_Material supplied_.
** BEGIN **
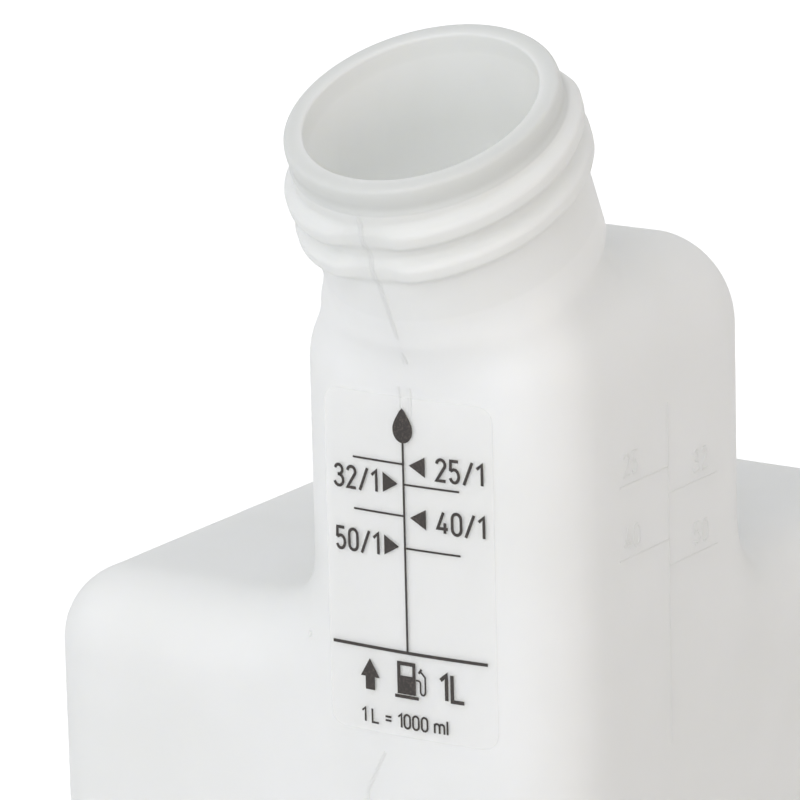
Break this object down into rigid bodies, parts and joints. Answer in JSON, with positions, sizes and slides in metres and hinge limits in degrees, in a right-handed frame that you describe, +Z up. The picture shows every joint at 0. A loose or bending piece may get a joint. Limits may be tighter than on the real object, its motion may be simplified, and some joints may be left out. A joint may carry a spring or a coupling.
{
  "type": "fuel mixing bottle",
  "caption": "Square blown plastic mixing bottle with an open threaded neck leaning forward from a measuring tower, and a clear scale label on the tower.",
  "frame": {"origin": "centre of the bounding box, on the table", "axes": "+Z up, -Y out of the front of the tower, where the label is and to which the mouth leans, +X to the tower's side"},
  "size_m": [0.081, 0.1142, 0.2122],
  "materials": {
    "natural_plastic": "milky natural polyethylene, blown, soft waxy sheen",
    "label_film": "clear film with dark printed scale marks"
  },
  "bodies": {
    "root": {"bottle": "natural_plastic", "scale_label": "label_film"}
  },
  "joints": []
}
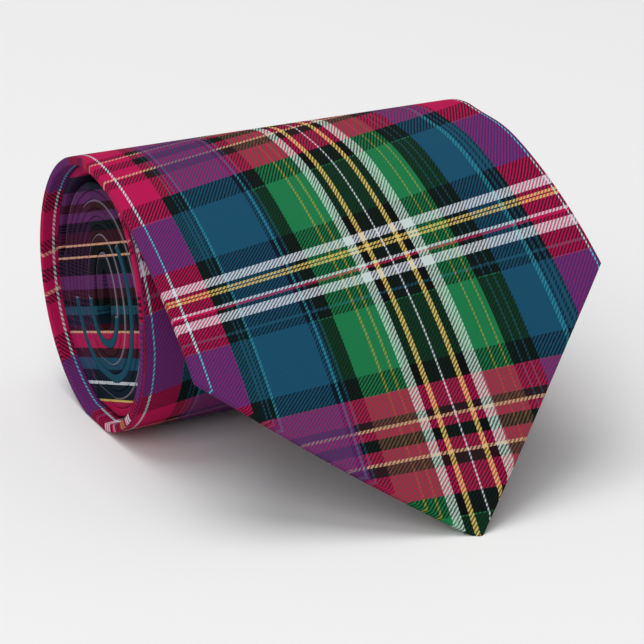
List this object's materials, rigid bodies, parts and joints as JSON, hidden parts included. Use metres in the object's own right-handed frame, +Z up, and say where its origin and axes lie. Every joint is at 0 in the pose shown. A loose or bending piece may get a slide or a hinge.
** END **
_Written problem_.
Reproduce all of the data exactly as given.

_Reply_.
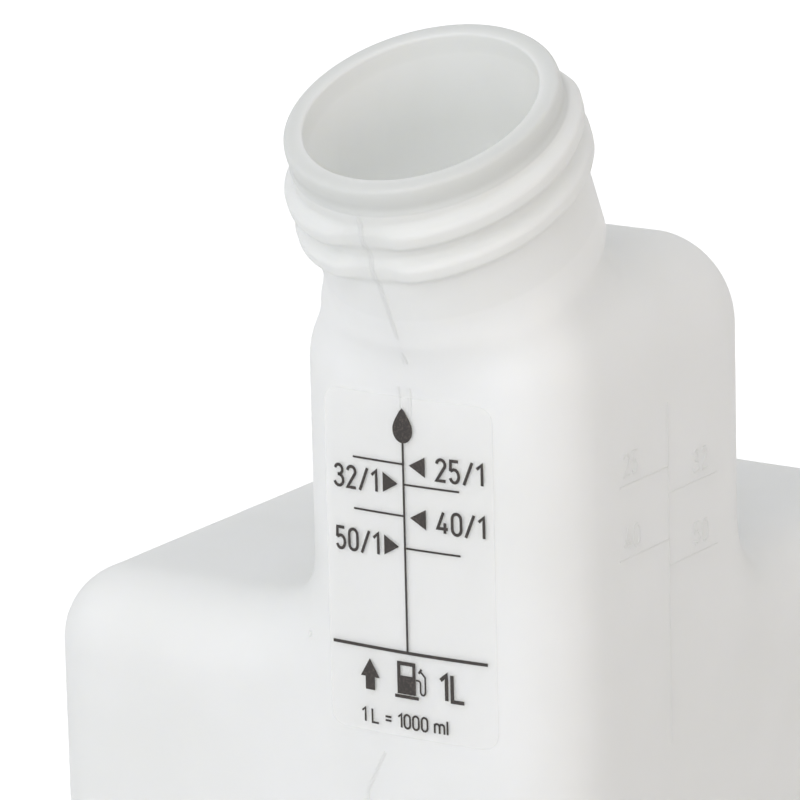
Break this object down into rigid bodies, parts and joints. Answer in JSON, with positions, sizes and slides in metres and hinge limits in degrees, in a right-handed frame that you describe, +Z up. The picture shows every joint at 0. A loose or bending piece may get a joint. Limits may be tighter than on the real object, its motion may be simplified, and some joints may be left out. A joint may carry a spring or a coupling.
{
  "type": "fuel mixing bottle",
  "caption": "Square blown plastic mixing bottle with an open threaded neck leaning forward from a measuring tower, and a clear scale label on the tower.",
  "frame": {"origin": "centre of the bounding box, on the table", "axes": "+Z up, -Y out of the front of the tower, where the label is and to which the mouth leans, +X to the tower's side"},
  "size_m": [0.081, 0.1142, 0.2122],
  "materials": {
    "natural_plastic": "milky natural polyethylene, blown, soft waxy sheen",
    "label_film": "clear film with dark printed scale marks"
  },
  "bodies": {
    "root": {"bottle": "natural_plastic", "scale_label": "label_film"}
  },
  "joints": []
}
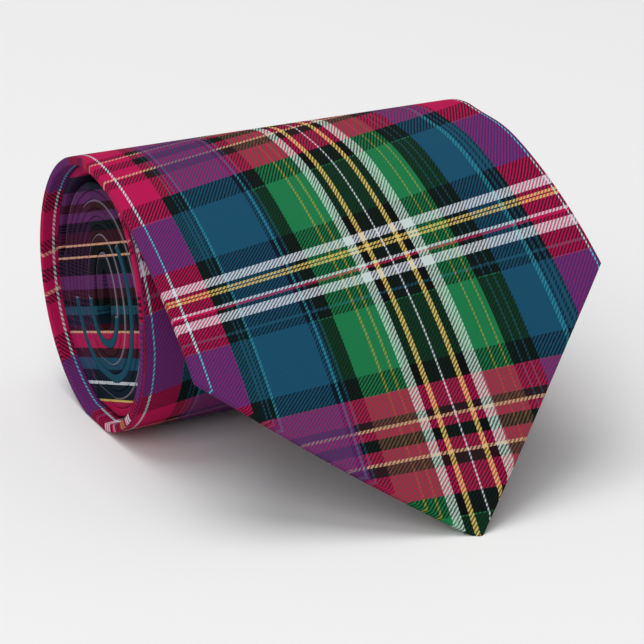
List this object's materials, rigid bodies, parts and joints as JSON, hidden parts included. Use metres in the object's own right-handed frame, +Z up, and say where its origin and axes lie. Every joint is at 0 in the pose shown. A loose or bending piece may get a slide or a hinge.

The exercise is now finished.